Provided records:
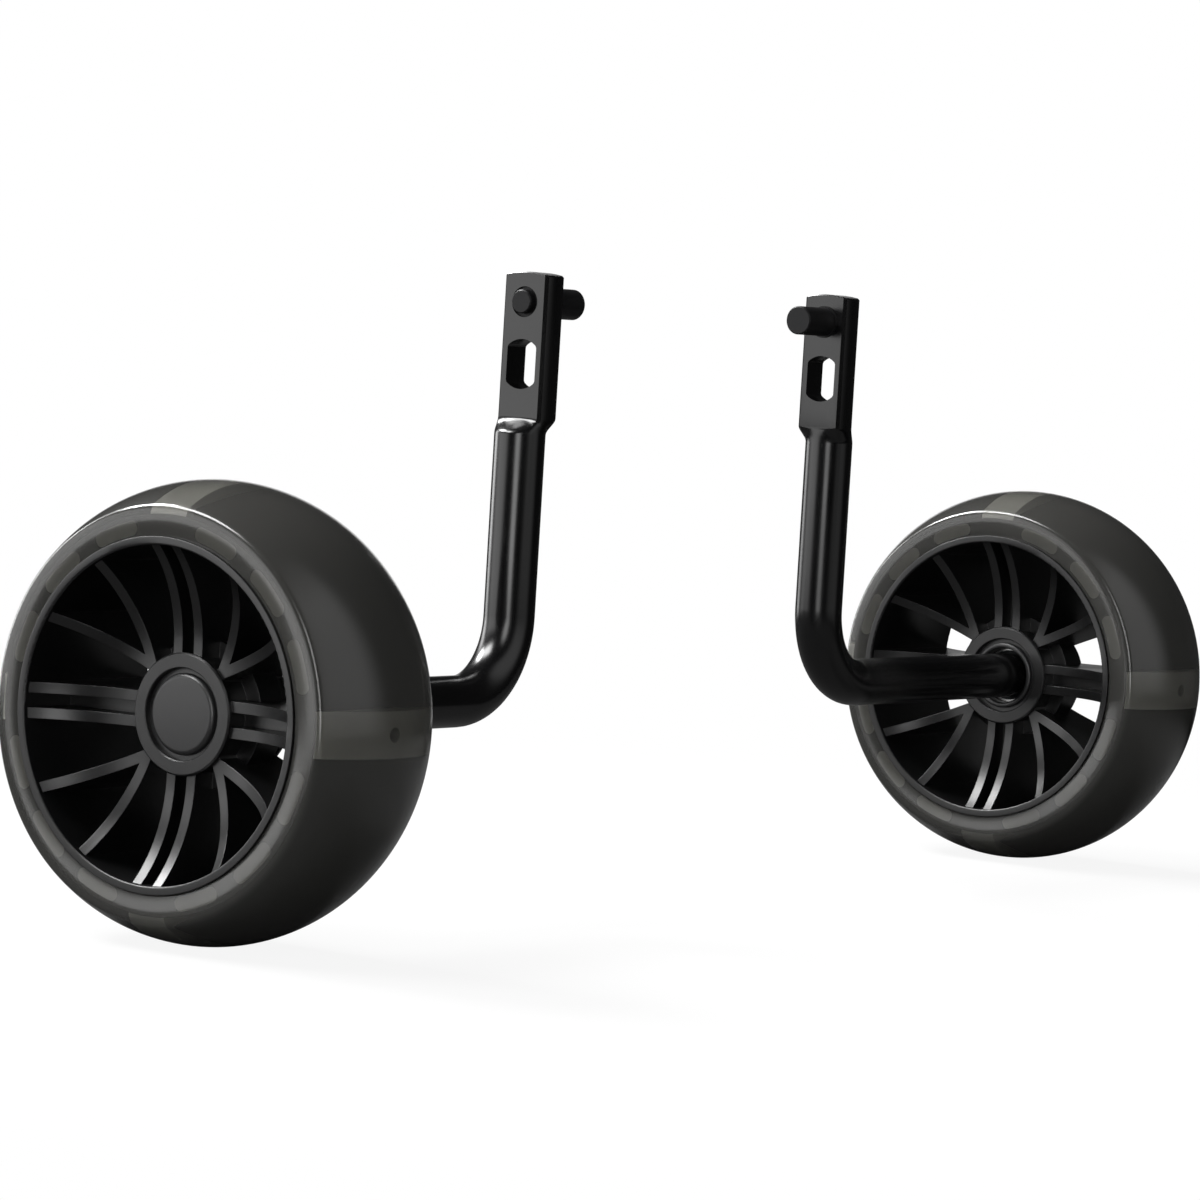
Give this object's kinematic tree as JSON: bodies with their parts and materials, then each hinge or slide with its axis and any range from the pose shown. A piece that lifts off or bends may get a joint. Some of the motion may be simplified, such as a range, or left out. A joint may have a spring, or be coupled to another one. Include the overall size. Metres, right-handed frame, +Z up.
{
  "type": "motorcycle training wheels",
  "caption": "Pair of mirrored training wheels for a small motorcycle: bent steel arms with a flat end and locating pin, and spoked wheels with smooth cast tyres and built-in lights.",
  "frame": {"origin": "on the ground, midway between the two wheels, under the wheel axis", "axes": "+X along the wheel axis from the left wheel to the right one, +Y the way the motorcycle travels, +Z up"},
  "size_m": [0.5382, 0.14, 0.2086],
  "materials": {
    "bar_paint": "gloss black coating on steel",
    "black_oxide_steel": "black oxide on steel",
    "filled_nylon": "moulded, fine satin grain",
    "smoked_urethane": "cast, smooth, slightly see-through",
    "light_bar_plastic": "moulded, milky",
    "lamp_epoxy": "clear domed epoxy",
    "circuit_board": "lacquered laminate",
    "coil_copper": "enamelled winding",
    "cap_plastic": "moulded, satin",
    "sleeve_brass": "turned",
    "magnet_nickel": "nickel plated",
    "plated_steel": "zinc plated",
    "bearing_steel": "ground",
    "ball_steel": "polished"
  },
  "bodies": {
    "arms": {"left_arm": "bar_paint", "left_inner_bearing_balls": "ball_steel", "left_inner_bearing_cage": "plated_steel", "left_inner_bearing_inner_race": "bearing_steel", "left_locating_pin": "black_oxide_steel", "left_magnet_sleeve": "sleeve_brass", "left_outer_bearing_balls": "ball_steel", "left_outer_bearing_cage": "plated_steel", "left_outer_bearing_inner_race": "bearing_steel", "left_retaining_ring": "black_oxide_steel", "left_ring_magnet": "magnet_nickel", "left_thrust_washer": "plated_steel", "right_arm": "bar_paint", "right_inner_bearing_balls": "ball_steel", "right_inner_bearing_cage": "plated_steel", "right_inner_bearing_inner_race": "bearing_steel", "right_locating_pin": "black_oxide_steel", "right_magnet_sleeve": "sleeve_brass", "right_outer_bearing_balls": "ball_steel", "right_outer_bearing_cage": "plated_steel", "right_outer_bearing_inner_race": "bearing_steel", "right_retaining_ring": "black_oxide_steel", "right_ring_magnet": "magnet_nickel", "right_thrust_washer": "plated_steel"},
    "left_wheel": {"left_core": "filled_nylon", "left_dust_ring": "cap_plastic", "left_hub_cap": "cap_plastic", "left_inner_bearing_outer_race": "bearing_steel", "left_inner_bearing_shields": "plated_steel", "left_light_bars": "light_bar_plastic", "left_light_boards": "circuit_board", "left_light_coils": "coil_copper", "left_light_leds": "lamp_epoxy", "left_outer_bearing_outer_race": "bearing_steel", "left_outer_bearing_shields": "plated_steel", "left_tyre": "smoked_urethane"},
    "right_wheel": {"right_core": "filled_nylon", "right_dust_ring": "cap_plastic", "right_hub_cap": "cap_plastic", "right_inner_bearing_outer_race": "bearing_steel", "right_inner_bearing_shields": "plated_steel", "right_light_bars": "light_bar_plastic", "right_light_boards": "circuit_board", "right_light_coils": "coil_copper", "right_light_leds": "lamp_epoxy", "right_outer_bearing_outer_race": "bearing_steel", "right_outer_bearing_shields": "plated_steel", "right_tyre": "smoked_urethane"}
  },
  "joints": [
    {"name": "left_wheel_spin", "type": "hinge", "parent": "arms", "child": "left_wheel", "pos_m": [-0.241, 0, 0.07], "axis": [1, 0, 0], "continuous": true},
    {"name": "right_wheel_spin", "type": "hinge", "parent": "arms", "child": "right_wheel", "pos_m": [0.241, 0, 0.07], "axis": [1, 0, 0], "continuous": true}
  ]
}
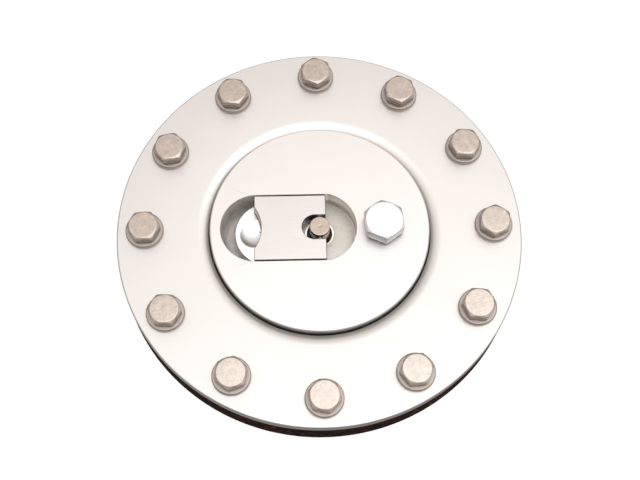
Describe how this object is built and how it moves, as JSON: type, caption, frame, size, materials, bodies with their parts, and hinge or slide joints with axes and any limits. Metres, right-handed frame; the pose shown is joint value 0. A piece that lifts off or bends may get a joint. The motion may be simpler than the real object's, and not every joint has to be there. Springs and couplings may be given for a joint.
{
  "type": "blind flange",
  "caption": "Round bolted blind flange with a thick gasket, closed by a flush quarter-turn cap with a flip-up cam lever, a lock bar under the cap and a hexagon vent plug.",
  "frame": {"origin": "centre of the flange at the underside of its gasket, the plane it is bolted down on", "axes": "+Z out of the flange face, lever tip towards -X, vent plug at +X, one mounting bolt on each of the four axes"},
  "size_m": [0.14, 0.14, 0.0432],
  "materials": {
    "flange_aluminium": "fine bead-blasted, clear anodised",
    "cap_aluminium": "fine satin, clear anodised",
    "lever_aluminium": "satin machined",
    "gasket_cork_rubber": "coarse granular cork and rubber, cut edge",
    "bolt_stainless": "cold-headed stainless, matt",
    "washer_stainless": "stamped stainless, matt",
    "spindle_stainless": "turned stainless",
    "pin_steel": "ground",
    "bar_steel": "machined, zinc plated",
    "wear_steel": "dull rolled sheet with fine scratches",
    "spring_steel": "drawn wire",
    "ring_steel": "phosphated",
    "bush_bronze": "turned",
    "plug_chrome": "bright plated",
    "seal_rubber": "moulded, smooth",
    "insert_nylon": "moulded nylon"
  },
  "bodies": {
    "flange": {"flange_plate": "flange_aluminium", "base_gasket": "gasket_cork_rubber", "mounting_bolts": "bolt_stainless", "bolt_washers": "washer_stainless", "stop_pins": "pin_steel"},
    "cap": {"cap_body": "cap_aluminium", "cap_seal": "seal_rubber", "wear_plate": "wear_steel", "spindle_bush": "bush_bronze", "spindle_seal": "seal_rubber", "gland_washer": "pin_steel", "retaining_ring": "ring_steel"},
    "plug_seat": {"plug_seal": "seal_rubber"},
    "plug": {"vent_plug": "plug_chrome"},
    "spindle": {"spindle": "spindle_stainless", "lever_pin": "pin_steel", "lock_bar": "bar_steel", "bar_washer": "pin_steel", "lock_nut": "bar_steel", "nut_insert": "insert_nylon", "return_spring": "spring_steel"},
    "lever": {"cam_lever": "lever_aluminium"}
  },
  "joints": [
    {"name": "cap_turn", "type": "hinge", "parent": "flange", "child": "cap", "pos_m": [0, 0, 0.0144], "axis": [0, 0, 1], "range_deg": [0, 90]},
    {"name": "spindle_slide", "type": "slide", "parent": "cap", "child": "spindle", "axis": [0, 0, 1], "range_m": [-0.00108, 0], "deforming": ["return_spring"]},
    {"name": "lever_lift", "type": "hinge", "parent": "spindle", "child": "lever", "pos_m": [0, 0, 0.0115], "axis": [0, 1, 0], "range_deg": [0, 90]},
    {"name": "plug_rise", "type": "slide", "parent": "cap", "child": "plug_seat", "axis": [0, 0, 1], "range_m": [0, 0.0076]},
    {"name": "plug_turn", "type": "hinge", "parent": "plug_seat", "child": "plug", "pos_m": [0.022, 0, 0.0149], "axis": [0, 0, 1], "range_deg": [0, 2160]}
  ],
  "couplings": [
    {"joint": "lever_lift", "follows": "spindle_slide", "rad_per_m": -1454.4},
    {"joint": "plug_rise", "follows": "plug_turn", "m_per_rad": 0.00019894}
  ]
}
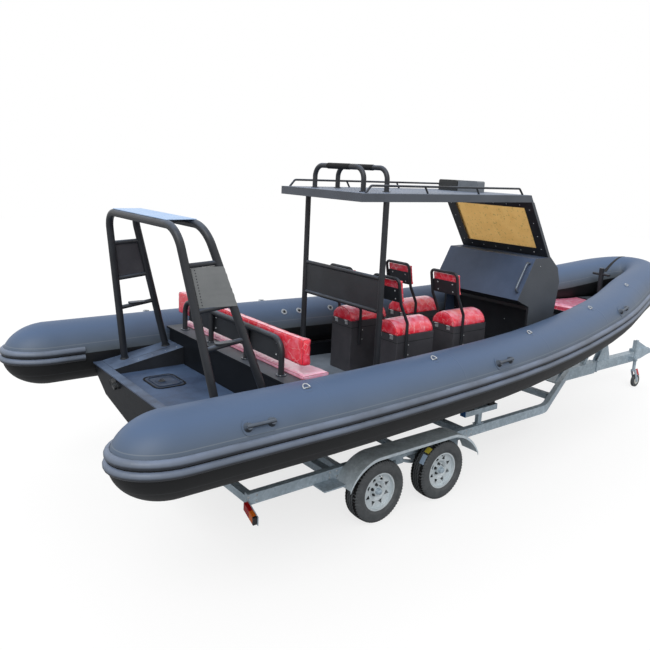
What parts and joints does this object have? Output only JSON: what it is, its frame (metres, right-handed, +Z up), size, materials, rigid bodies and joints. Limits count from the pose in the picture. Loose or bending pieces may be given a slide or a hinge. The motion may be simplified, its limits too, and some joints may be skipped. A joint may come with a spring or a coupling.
{
  "type": "rigid inflatable boat on road trailer",
  "caption": "Rigid inflatable boat with stern arch, T-top console and jockey seats, parked on a galvanised tandem-axle trailer whose wheels roll and jockey wheel swivels.",
  "frame": {"origin": "on the ground, halfway along the whole length, on the centreline", "axes": "+X forward to the bow and coupling, +Y to port, +Z up"},
  "size_m": [9.6472, 3.4024, 3.2899],
  "materials": {
    "collar_fabric": "satin slate-grey coated cloth",
    "strake_rubber": "satin moulded rubber",
    "handle_rubber": "moulded rubber",
    "hull_paint": "satin black paint",
    "deck_paint": "matt grey deck paint",
    "well_paint": "satin grey paint",
    "black_paint": "satin black powder coat",
    "console_paint": "satin dark grey paint",
    "panel_paint": "satin grey sheet",
    "red_vinyl": "red vinyl under clear wrap",
    "pink_vinyl": "vinyl under milky wrap",
    "pane_cover": "clear pane under tan cover paper",
    "gasket_rubber": "black seal",
    "hatch_plastic": "grey moulded lid",
    "hinge_steel": "polished",
    "galvanised": "hot-dip zinc",
    "pad_rubber": "black",
    "tyre_rubber": "new road tyre",
    "rim_steel": "silver paint",
    "lamp_red": "red and amber lens",
    "caster_rubber": "black tread on white hub",
    "lamp_black": "black housing"
  },
  "bodies": {
    "seat_lid_1": {"saddle_1": "red_vinyl"},
    "wheel_1": {"tyre_1": "tyre_rubber", "rim_1": "rim_steel"},
    "seat_lid_2": {"saddle_2": "red_vinyl"},
    "wheel_2": {"tyre_2": "tyre_rubber", "rim_2": "rim_steel"},
    "seat_lid_3": {"saddle_3": "red_vinyl"},
    "wheel_3": {"tyre_3": "tyre_rubber", "rim_3": "rim_steel"},
    "seat_lid_4": {"saddle_4": "red_vinyl"},
    "wheel_4": {"tyre_4": "tyre_rubber", "rim_4": "rim_steel"},
    "hatch_cover": {"hatch_lid": "hatch_plastic"},
    "jockey_swivel": {"jockey_fork": "galvanised"},
    "jockey_roller": {"jockey_wheel": "caster_rubber"},
    "boat_on_trailer": {"buoyancy_tube": "collar_fabric", "rub_strakes": "strake_rubber", "grab_handles": "handle_rubber", "hull": "hull_paint", "deck_sole": "deck_paint", "engine_well": "well_paint", "stern_boxes": "well_paint", "hatch_gasket": "gasket_rubber", "bench_locker": "hull_paint", "bench_back_frame": "black_paint", "bench_back_panel": "black_paint", "bench_back_cushion": "red_vinyl", "bench_seat_cushion": "pink_vinyl", "arch_frame": "black_paint", "arch_panels": "panel_paint", "roof": "console_paint", "roof_posts": "black_paint", "roof_hoops": "black_paint", "roof_rails": "black_paint", "roof_lamp_boxes": "lamp_black", "lean_panel": "black_paint", "windscreen_frame": "black_paint", "windscreen_pane": "pane_cover", "console": "console_paint", "console_handrail": "black_paint", "seat_bases": "black_paint", "seat_back_frames": "black_paint", "seat_back_boards": "black_paint", "seat_back_pads": "red_vinyl", "seat_hinges": "hinge_steel", "bow_locker": "hull_paint", "bow_cushion": "pink_vinyl", "mooring_bitt": "black_paint", "trailer_rails": "galvanised", "trailer_crossbeams": "galvanised", "bunk_channels": "galvanised", "hull_pads": "pad_rubber", "suspension": "galvanised", "mudguards": "galvanised", "trailer_plates": "galvanised", "tail_lamps": "lamp_red", "drawbar": "galvanised", "bow_post": "galvanised", "coupling_head": "galvanised", "jockey_stem": "galvanised"}
  },
  "joints": [
    {"name": "seat_lid_1_hinge", "type": "hinge", "parent": "boat_on_trailer", "child": "seat_lid_1", "pos_m": [-1.532, 0.36, 1.606], "axis": [0, -1, 0], "range_deg": [0, 45]},
    {"name": "seat_lid_2_hinge", "type": "hinge", "parent": "boat_on_trailer", "child": "seat_lid_2", "pos_m": [-1.532, -0.36, 1.606], "axis": [0, -1, 0], "range_deg": [0, 45]},
    {"name": "seat_lid_3_hinge", "type": "hinge", "parent": "boat_on_trailer", "child": "seat_lid_3", "pos_m": [-0.685, 0.36, 1.606], "axis": [0, -1, 0], "range_deg": [0, 45]},
    {"name": "seat_lid_4_hinge", "type": "hinge", "parent": "boat_on_trailer", "child": "seat_lid_4", "pos_m": [-0.685, -0.36, 1.606], "axis": [0, -1, 0], "range_deg": [0, 45]},
    {"name": "wheel_1_spin", "type": "hinge", "parent": "boat_on_trailer", "child": "wheel_1", "pos_m": [-2.1225, 0.9675, 0.3075], "axis": [0, 1, 0], "continuous": true},
    {"name": "wheel_2_spin", "type": "hinge", "parent": "boat_on_trailer", "child": "wheel_2", "pos_m": [-2.1225, -0.9675, 0.3075], "axis": [0, 1, 0], "continuous": true},
    {"name": "wheel_3_spin", "type": "hinge", "parent": "boat_on_trailer", "child": "wheel_3", "pos_m": [-1.2755, 0.9675, 0.3075], "axis": [0, 1, 0], "continuous": true},
    {"name": "wheel_4_spin", "type": "hinge", "parent": "boat_on_trailer", "child": "wheel_4", "pos_m": [-1.2755, -0.9675, 0.3075], "axis": [0, 1, 0], "continuous": true},
    {"name": "hatch_hinge", "type": "hinge", "parent": "boat_on_trailer", "child": "hatch_cover", "pos_m": [-3.506, 0.33, 1.246], "axis": [0, 1, 0], "range_deg": [0, 95]},
    {"name": "jockey_swivel_turn", "type": "hinge", "parent": "boat_on_trailer", "child": "jockey_swivel", "pos_m": [4.128, -0.148, 0.28], "axis": [0, 0, 1], "continuous": true},
    {"name": "jockey_roller_spin", "type": "hinge", "parent": "jockey_swivel", "child": "jockey_roller", "pos_m": [4.216, -0.148, 0.1], "axis": [0, 1, 0], "continuous": true}
  ]
}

Task brief:
Look for the word "their" in every line of the listing and copy the lines that have it.

Result for this exercise:
Give this object's kinematic tree as JSON: bodies with their parts and materials, then each hinge or slide with its axis and any range from the pose shown. A piece that lifts off or bends may get a joint. Some of the motion may be simplified, such as a range, or left out. A joint may have a spring, or be coupled to another one. Include the overall size. Metres, right-handed frame, +Z up.
Describe how this object is built and how it moves, as JSON: type, caption, frame, size, materials, bodies with their parts, and hinge or slide joints with axes and any limits. Metres, right-handed frame; the pose shown is joint value 0. A piece that lifts off or bends may get a joint. The motion may be simpler than the real object's, and not every joint has to be there. Springs and couplings may be given for a joint.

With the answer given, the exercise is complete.